A week or so ago, my neighbor was married. A goat was slaughtered to provide for the festivities. I had previously been fairly squeamish around the slaughtering of goats. I resolved myself to watch this slaughtering that I might test the strength of my conviction that if you eat something, you should be comfortable with killing it. I missed the killing, but watched the skinning for a few minutes. While I was watching, two twin girls, age four or five, relatives of the bridegroom, cautiously edged near the scene. Holding hands and peering around the back of their mother, my fellow onlooker, the bolder of the two tried to make sense of what was happening. "It can cry?" she asked with her finger in her mouth.
"No, baby. It's dead," responded her mother.
"It has blood in it?" she inquired.
"It cannot say 'meh-eh-ehhh' anymore?" she moaned. We all laughed at the adorably astonished girls. I almost died.
The wedding was on Christmas Eve. That night I went to the capital to experience Dominica's custom of lighting firecrackers, reveling, and waving replica firearms in the air. After dinner I road back to Portsmouth on the back of a truck and enjoyed a starry sky. Stuck in Portsmouth for the night, I walked up the mountain to get back to Penville -- somewhere around 4,000 feet.
On Christmas day, I strolled through the village visiting friends, handing out Christmas cards, eating, drinking, and being merry. That night I attended Christmas dinner at Church. The Nativity play was darling.

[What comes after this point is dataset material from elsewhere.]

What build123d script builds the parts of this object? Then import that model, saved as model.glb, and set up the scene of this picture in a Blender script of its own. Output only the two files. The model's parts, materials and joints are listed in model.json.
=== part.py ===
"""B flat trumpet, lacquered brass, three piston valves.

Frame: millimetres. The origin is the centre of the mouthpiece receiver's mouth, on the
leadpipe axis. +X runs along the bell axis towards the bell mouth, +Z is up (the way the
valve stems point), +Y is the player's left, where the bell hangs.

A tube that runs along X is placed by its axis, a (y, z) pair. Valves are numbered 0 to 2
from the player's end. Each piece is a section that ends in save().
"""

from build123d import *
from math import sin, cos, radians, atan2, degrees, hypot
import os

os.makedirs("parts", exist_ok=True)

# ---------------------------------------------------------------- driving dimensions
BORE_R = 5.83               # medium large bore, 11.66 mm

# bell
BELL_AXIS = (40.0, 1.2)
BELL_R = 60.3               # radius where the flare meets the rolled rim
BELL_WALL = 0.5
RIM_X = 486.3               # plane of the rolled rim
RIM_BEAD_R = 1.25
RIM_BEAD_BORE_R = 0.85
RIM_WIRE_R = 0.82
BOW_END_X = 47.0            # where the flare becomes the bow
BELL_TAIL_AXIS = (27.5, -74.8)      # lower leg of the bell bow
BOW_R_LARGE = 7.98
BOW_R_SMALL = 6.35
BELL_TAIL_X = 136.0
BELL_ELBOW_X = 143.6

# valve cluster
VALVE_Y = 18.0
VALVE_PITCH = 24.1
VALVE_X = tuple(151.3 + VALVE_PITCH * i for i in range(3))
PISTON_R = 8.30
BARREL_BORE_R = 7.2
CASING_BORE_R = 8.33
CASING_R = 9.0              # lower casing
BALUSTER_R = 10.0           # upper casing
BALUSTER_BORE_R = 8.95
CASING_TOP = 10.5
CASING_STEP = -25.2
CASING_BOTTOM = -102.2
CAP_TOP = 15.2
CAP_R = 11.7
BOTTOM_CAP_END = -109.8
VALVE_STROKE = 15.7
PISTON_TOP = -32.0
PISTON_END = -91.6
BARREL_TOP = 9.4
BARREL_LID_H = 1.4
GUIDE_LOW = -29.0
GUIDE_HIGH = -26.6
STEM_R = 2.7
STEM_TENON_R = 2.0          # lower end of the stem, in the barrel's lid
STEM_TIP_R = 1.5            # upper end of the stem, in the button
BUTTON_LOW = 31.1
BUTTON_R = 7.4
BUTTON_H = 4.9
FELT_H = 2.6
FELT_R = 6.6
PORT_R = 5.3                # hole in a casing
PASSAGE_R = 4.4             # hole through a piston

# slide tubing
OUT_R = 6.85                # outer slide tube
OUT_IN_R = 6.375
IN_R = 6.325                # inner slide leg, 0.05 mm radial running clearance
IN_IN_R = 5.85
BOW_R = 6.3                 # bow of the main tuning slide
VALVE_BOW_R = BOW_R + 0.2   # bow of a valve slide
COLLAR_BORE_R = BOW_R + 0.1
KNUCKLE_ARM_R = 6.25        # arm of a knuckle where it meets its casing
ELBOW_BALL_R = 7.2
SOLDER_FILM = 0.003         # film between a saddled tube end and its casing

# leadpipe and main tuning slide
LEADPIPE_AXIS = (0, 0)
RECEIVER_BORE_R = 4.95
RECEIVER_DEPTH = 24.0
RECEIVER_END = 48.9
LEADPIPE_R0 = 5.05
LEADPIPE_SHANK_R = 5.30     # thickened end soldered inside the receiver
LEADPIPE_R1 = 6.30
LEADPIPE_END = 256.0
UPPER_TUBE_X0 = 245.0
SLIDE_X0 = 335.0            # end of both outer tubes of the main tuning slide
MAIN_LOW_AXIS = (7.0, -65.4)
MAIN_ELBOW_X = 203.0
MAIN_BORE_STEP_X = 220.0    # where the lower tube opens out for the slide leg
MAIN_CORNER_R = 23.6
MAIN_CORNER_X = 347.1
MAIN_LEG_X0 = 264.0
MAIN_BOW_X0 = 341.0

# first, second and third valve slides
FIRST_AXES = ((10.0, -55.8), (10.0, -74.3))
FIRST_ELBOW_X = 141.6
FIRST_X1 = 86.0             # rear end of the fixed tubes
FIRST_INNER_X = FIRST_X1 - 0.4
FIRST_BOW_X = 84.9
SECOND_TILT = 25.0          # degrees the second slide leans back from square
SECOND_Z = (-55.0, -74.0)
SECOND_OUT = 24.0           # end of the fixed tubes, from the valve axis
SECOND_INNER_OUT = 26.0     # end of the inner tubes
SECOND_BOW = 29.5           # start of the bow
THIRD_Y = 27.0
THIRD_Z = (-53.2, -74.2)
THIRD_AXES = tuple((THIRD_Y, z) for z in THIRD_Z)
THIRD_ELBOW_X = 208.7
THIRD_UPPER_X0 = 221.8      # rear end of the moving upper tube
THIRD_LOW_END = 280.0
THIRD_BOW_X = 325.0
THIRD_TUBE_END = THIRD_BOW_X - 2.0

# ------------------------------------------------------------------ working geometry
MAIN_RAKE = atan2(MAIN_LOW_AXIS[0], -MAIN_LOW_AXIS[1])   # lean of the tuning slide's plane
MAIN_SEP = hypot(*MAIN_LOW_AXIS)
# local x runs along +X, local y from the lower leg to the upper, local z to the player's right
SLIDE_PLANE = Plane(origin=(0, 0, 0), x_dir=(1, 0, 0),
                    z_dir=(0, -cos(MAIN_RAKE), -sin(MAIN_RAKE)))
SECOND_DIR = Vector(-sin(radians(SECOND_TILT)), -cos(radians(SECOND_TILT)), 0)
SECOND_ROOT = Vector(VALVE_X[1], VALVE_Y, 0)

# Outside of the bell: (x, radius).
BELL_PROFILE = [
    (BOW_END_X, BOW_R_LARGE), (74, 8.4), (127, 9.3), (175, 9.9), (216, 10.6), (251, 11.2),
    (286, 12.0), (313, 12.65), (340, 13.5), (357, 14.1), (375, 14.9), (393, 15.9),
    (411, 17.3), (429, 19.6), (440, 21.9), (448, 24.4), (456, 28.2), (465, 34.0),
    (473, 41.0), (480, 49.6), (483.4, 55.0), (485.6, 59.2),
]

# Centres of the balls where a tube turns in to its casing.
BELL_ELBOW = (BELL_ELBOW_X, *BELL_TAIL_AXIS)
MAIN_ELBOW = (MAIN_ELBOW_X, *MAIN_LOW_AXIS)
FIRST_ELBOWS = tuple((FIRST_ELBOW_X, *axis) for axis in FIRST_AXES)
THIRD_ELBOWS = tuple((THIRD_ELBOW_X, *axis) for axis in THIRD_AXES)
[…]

The night of Boxing Day, I gave into the spirit of celebration, bucked social norms, and danced in public. I have since heard from many sources that I have a new girlfriend, much to my amusement, and to that of the young woman named. The range of personal freedoms enjoyed by Dominicans, often seemingly deeper and wider than is found in the U.S. of A., takes on quite a different and interesting flavor in such situations. You can enjoy a cold beer on the back of a pick-up truck; you can play music at whatever volume you see fit and at any time; you can express yourself emotionally to whatever degree you are inclined and in any setting, and you can take or make a phone call anytime, and anywhere. Dancing or otherwise consorting with the opposite sex, however, is strictly taboo, if not done in an indiscriminately abusive manner. This makes me think of the book I am now reading, the Imperative of Integration by Elizabeth Anderson. Segregation, in this case social segregation of the sexes, leads to stigmatization and marginalization of the less-advantaged group. Of course, I am being extreme, but it makes for more entertaining writing. Enjoy the new year!